───── INFORMATION SHOWN

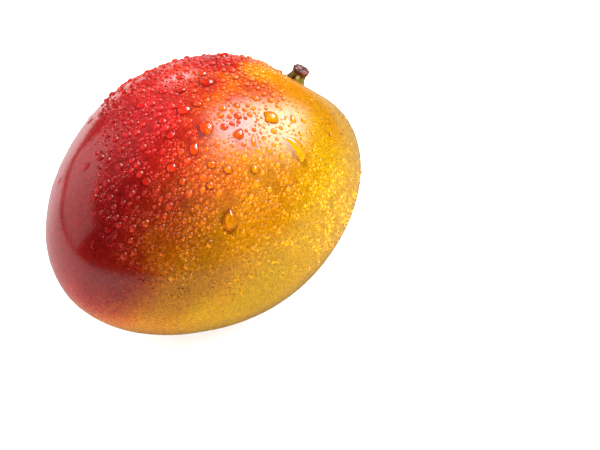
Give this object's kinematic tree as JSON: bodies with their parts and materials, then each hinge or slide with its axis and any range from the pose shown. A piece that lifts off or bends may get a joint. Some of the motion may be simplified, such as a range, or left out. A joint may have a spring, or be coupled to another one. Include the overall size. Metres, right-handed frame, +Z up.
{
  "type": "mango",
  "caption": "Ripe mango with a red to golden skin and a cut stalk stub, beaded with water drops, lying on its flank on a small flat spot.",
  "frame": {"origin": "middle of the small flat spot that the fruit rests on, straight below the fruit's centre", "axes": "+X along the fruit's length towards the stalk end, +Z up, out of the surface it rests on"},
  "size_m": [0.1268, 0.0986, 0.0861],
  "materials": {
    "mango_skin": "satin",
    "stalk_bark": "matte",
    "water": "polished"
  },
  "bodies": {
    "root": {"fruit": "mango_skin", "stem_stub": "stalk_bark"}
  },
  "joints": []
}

──────────

# PROBLEM
Give back each line above precisely as it stands.

# TASK OUTPUT
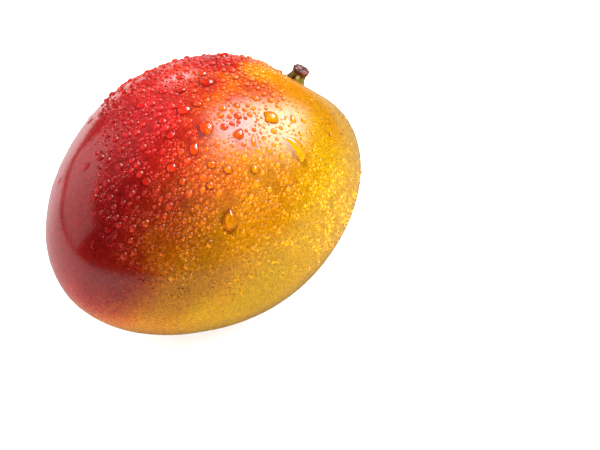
Give this object's kinematic tree as JSON: bodies with their parts and materials, then each hinge or slide with its axis and any range from the pose shown. A piece that lifts off or bends may get a joint. Some of the motion may be simplified, such as a range, or left out. A joint may have a spring, or be coupled to another one. Include the overall size. Metres, right-handed frame, +Z up.
{
  "type": "mango",
  "caption": "Ripe mango with a red to golden skin and a cut stalk stub, beaded with water drops, lying on its flank on a small flat spot.",
  "frame": {"origin": "middle of the small flat spot that the fruit rests on, straight below the fruit's centre", "axes": "+X along the fruit's length towards the stalk end, +Z up, out of the surface it rests on"},
  "size_m": [0.1268, 0.0986, 0.0861],
  "materials": {
    "mango_skin": "satin",
    "stalk_bark": "matte",
    "water": "polished"
  },
  "bodies": {
    "root": {"fruit": "mango_skin", "stem_stub": "stalk_bark"}
  },
  "joints": []
}